» DATA PROVIDED
----------------------------------------

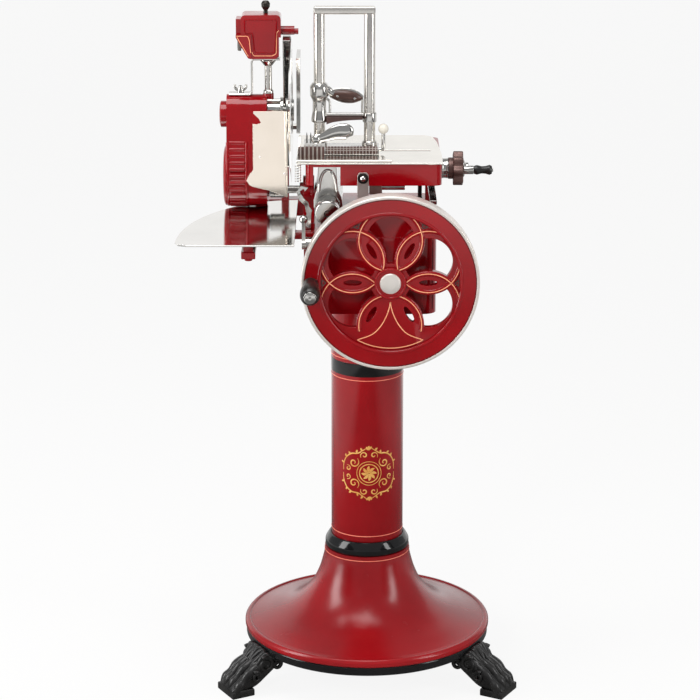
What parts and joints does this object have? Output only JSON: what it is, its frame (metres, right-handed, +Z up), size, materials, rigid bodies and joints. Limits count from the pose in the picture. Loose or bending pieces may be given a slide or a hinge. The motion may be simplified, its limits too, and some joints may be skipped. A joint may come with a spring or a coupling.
{
  "type": "hand crank meat slicer",
  "caption": "Hand cranked flywheel meat slicer with round knife, sliding food carriage, receiving tray and sharpener, on a flared cast pedestal with paw feet.",
  "frame": {"origin": "on the floor, under the centre of the whole machine's bounding box", "axes": "+X to the operator's right, +Y away from the operator at the flywheel, +Z up"},
  "size_m": [0.6946, 0.715, 1.447],
  "materials": {
    "red_enamel": "deep red gloss enamel with cream pinstripes",
    "black_enamel": "black gloss enamel",
    "polished_nickel": "nickel plated and polished",
    "mirror_steel": "mirror polished stainless steel",
    "machined_steel": "bright machined steel, lightly oiled",
    "dark_steel": "blackened steel",
    "bronze": "bronze bearing metal",
    "walnut": "oiled and varnished hardwood",
    "black_grip": "black lacquered grip",
    "abrasive": "bonded abrasive, fine grain"
  },
  "bodies": {
    "stand": {"feet": "black_enamel", "skirt_ring": "black_enamel", "pedestal_base": "red_enamel", "collar_ring": "black_enamel", "pedestal_column": "red_enamel", "stand_top": "red_enamel", "tie_rod": "machined_steel", "flange_bolts": "machined_steel", "machine_base": "red_enamel", "rear_cover": "red_enamel", "main_rail": "polished_nickel", "side_rail": "machined_steel", "gear_plate": "machined_steel", "gear_cover": "black_enamel", "shaft_bushes": "bronze", "case_arm": "red_enamel", "chain_case": "red_enamel", "case_cover": "red_enamel", "drive_chain": "dark_steel", "blade_guard": "polished_nickel", "sharpener_post": "polished_nickel", "tray_bracket": "black_enamel"},
    "flywheel_set": {"flywheel": "red_enamel", "hub_cap": "polished_nickel", "flywheel_shaft": "machined_steel", "flywheel_bevel": "machined_steel", "crank_pin": "machined_steel"},
    "grip": {"crank_grip": "black_grip"},
    "cross_shaft_set": {"cross_shaft": "machined_steel", "cross_bevel": "machined_steel", "train_gear": "machined_steel"},
    "idler": {"idler_gear": "machined_steel"},
    "drive_shaft_set": {"drive_shaft": "machined_steel"},
    "blade_set": {"blade": "mirror_steel", "blade_spindle": "machined_steel"},
    "rocker": {"rocker_arm": "dark_steel"},
    "carriage": {"carriage_body": "red_enamel", "table_plate": "polished_nickel", "slide_plate": "polished_nickel", "carriage_shoe": "polished_nickel"},
    "roller": {"carriage_roller": "machined_steel"},
    "feed_screw": {"lead_screw": "machined_steel", "handwheel": "polished_nickel"},
    "feed_grip": {"handwheel_grip": "black_grip"},
    "vice": {"vice_base": "polished_nickel", "press_frame": "polished_nickel"},
    "press": {"press_arm": "polished_nickel", "press_handle": "walnut", "press_plate": "dark_steel"},
    "clamp": {"clamp_lever": "polished_nickel"},
    "feed_catch": {"feed_lever": "dark_steel"},
    "gauge": {"gauge_plate": "mirror_steel"},
    "thickness_arm": {"thickness_lever": "dark_steel"},
    "sharpener": {"sharpener_box": "red_enamel"},
    "sharpener_screw": {"sharpener_knob": "polished_nickel"},
    "stone_a": {"grinding_stone": "abrasive"},
    "stone_b": {"honing_stone": "abrasive"},
    "tray": {"receiving_tray": "mirror_steel"},
    "deflector": {"slice_deflector": "mirror_steel"},
    "trip": {"trip_lever": "dark_steel"}
  },
  "joints": [
    {"name": "flywheel_turn", "type": "hinge", "parent": "stand", "child": "flywheel_set", "pos_m": [0.0753, -0.2265, 0.924], "axis": [0, 1, 0], "continuous": true},
    {"name": "crank_grip_spin", "type": "hinge", "parent": "flywheel_set", "child": "grip", "pos_m": [-0.0827, -0.2985, 0.924], "axis": [0, 1, 0], "continuous": true},
    {"name": "cross_shaft_turn", "type": "hinge", "parent": "stand", "child": "cross_shaft_set", "pos_m": [0.0317, 0.1021, 0.924], "axis": [1, 0, 0], "continuous": true},
    {"name": "idler_turn", "type": "hinge", "parent": "stand", "child": "idler", "pos_m": [-0.0923, 0.0486, 1.00371], "axis": [1, 0, 0], "continuous": true},
    {"name": "drive_shaft_turn", "type": "hinge", "parent": "stand", "child": "drive_shaft_set", "pos_m": [-0.1583, 0.0135, 1.056], "axis": [1, 0, 0], "continuous": true},
    {"name": "blade_turn", "type": "hinge", "parent": "stand", "child": "blade_set", "pos_m": [-0.1283, 0.0135, 1.222], "axis": [1, 0, 0], "continuous": true},
    {"name": "carriage_slide", "type": "slide", "parent": "stand", "child": "carriage", "axis": [0, 1, 0], "range_m": [-0.06, 0.15]},
    {"name": "rocker_swing", "type": "hinge", "parent": "stand", "child": "rocker", "pos_m": [0.1407, 0.1074, 0.866], "axis": [1, 0, 0], "range_deg": [-34.6, 13.9]},
    {"name": "roller_turn", "type": "hinge", "parent": "carriage", "child": "roller", "pos_m": [0.1627, -0.0465, 1.0863], "axis": [1, 0, 0], "range_deg": [-716.6, 286.8]},
    {"name": "feed_screw_turn", "type": "hinge", "parent": "carriage", "child": "feed_screw", "pos_m": [0.1817, -0.0065, 1.105], "axis": [1, 0, 0], "range_deg": [-110, 3603]},
    {"name": "feed_grip_spin", "type": "hinge", "parent": "feed_screw", "child": "feed_grip", "pos_m": [0.2667, -0.0225, 1.105], "axis": [1, 0, 0], "continuous": true},
    {"name": "vice_slide", "type": "slide", "parent": "carriage", "child": "vice", "axis": [1, 0, 0], "range_m": [-0.003, 0.1]},
    {"name": "press_slide", "type": "slide", "parent": "vice", "child": "press", "axis": [0, 0, 1], "range_m": [-0.036, 0.12]},
    {"name": "clamp_lever_lift", "type": "hinge", "parent": "vice", "child": "clamp", "pos_m": [-0.0733, -0.0845, 1.181], "axis": [0, 1, 0], "range_deg": [-40, 0]},
    {"name": "feed_lever_swing", "type": "hinge", "parent": "carriage", "child": "feed_catch", "pos_m": [0.0212, -0.1265, 1.111], "axis": [0, 1, 0], "range_deg": [-20, 20]},
    {"name": "thickness_lever_turn", "type": "hinge", "parent": "stand", "child": "thickness_arm", "pos_m": [-0.0863, -0.1585, 0.982], "axis": [1, 0, 0], "range_deg": [-35.2, 0.3]},
    {"name": "gauge_slide", "type": "slide", "parent": "stand", "child": "gauge", "axis": [1, 0, 0], "range_m": [-0.003, 0]},
    {"name": "sharpener_lift", "type": "slide", "parent": "stand", "child": "sharpener", "axis": [0, 0, 1], "range_m": [0, 0.06]},
    {"name": "sharpener_knob_turn", "type": "hinge", "parent": "sharpener", "child": "sharpener_screw", "pos_m": [-0.1753, 0.0135, 1.425], "axis": [0, 0, 1], "range_deg": [0, 720]},
    {"name": "grinding_stone_spin", "type": "hinge", "parent": "sharpener", "child": "stone_a", "pos_m": [-0.2233, -0.0005, 1.36], "axis": [1, 0, 0], "continuous": true},
    {"name": "honing_stone_spin", "type": "hinge", "parent": "sharpener", "child": "stone_b", "pos_m": [-0.2233, 0.0275, 1.36], "axis": [1, 0, 0], "continuous": true},
    {"name": "tray_slide", "type": "slide", "parent": "stand", "child": "tray", "axis": [1, 0, 0], "range_m": [-0.08, 0]},
    {"name": "deflector_swing", "type": "hinge", "parent": "stand", "child": "deflector", "pos_m": [-0.1943, -0.0695, 1.15], "axis": [0, 0, 1], "range_deg": [-60, 0]},
    {"name": "trip_lever_swing", "type": "hinge", "parent": "stand", "child": "trip", "pos_m": [-0.0908, -0.0825, 0.996], "axis": [0, 1, 0], "range_deg": [-12, 4]}
  ],
  "couplings": [
    {"joint": "cross_shaft_turn", "follows": "flywheel_turn", "ratio": -1},
    {"joint": "idler_turn", "follows": "flywheel_turn", "ratio": 1.2857},
    {"joint": "drive_shaft_turn", "follows": "flywheel_turn", "ratio": -2.5714},
    {"joint": "blade_turn", "follows": "flywheel_turn", "ratio": -2.8421},
    {"joint": "rocker_swing", "follows": "carriage_slide", "rad_per_m": -4.017},
    {"joint": "roller_turn", "follows": "carriage_slide", "rad_per_m": -83.333},
    {"joint": "feed_screw_turn", "follows": "vice_slide", "rad_per_m": 628.32},
    {"joint": "thickness_lever_turn", "follows": "gauge_slide", "rad_per_m": 203.6}
  ]
}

----------------------------------------

» INSTRUCTION
Look through the data above. Copy every line with the string "from" in it.

» ANSWER TO THIS TASK
What parts and joints does this object have? Output only JSON: what it is, its frame (metres, right-handed, +Z up), size, materials, rigid bodies and joints. Limits count from the pose in the picture. Loose or bending pieces may be given a slide or a hinge. The motion may be simplified, its limits too, and some joints may be skipped. A joint may come with a spring or a coupling.
  "frame": {"origin": "on the floor, under the centre of the whole machine's bounding box", "axes": "+X to the operator's right, +Y away from the operator at the flywheel, +Z up"},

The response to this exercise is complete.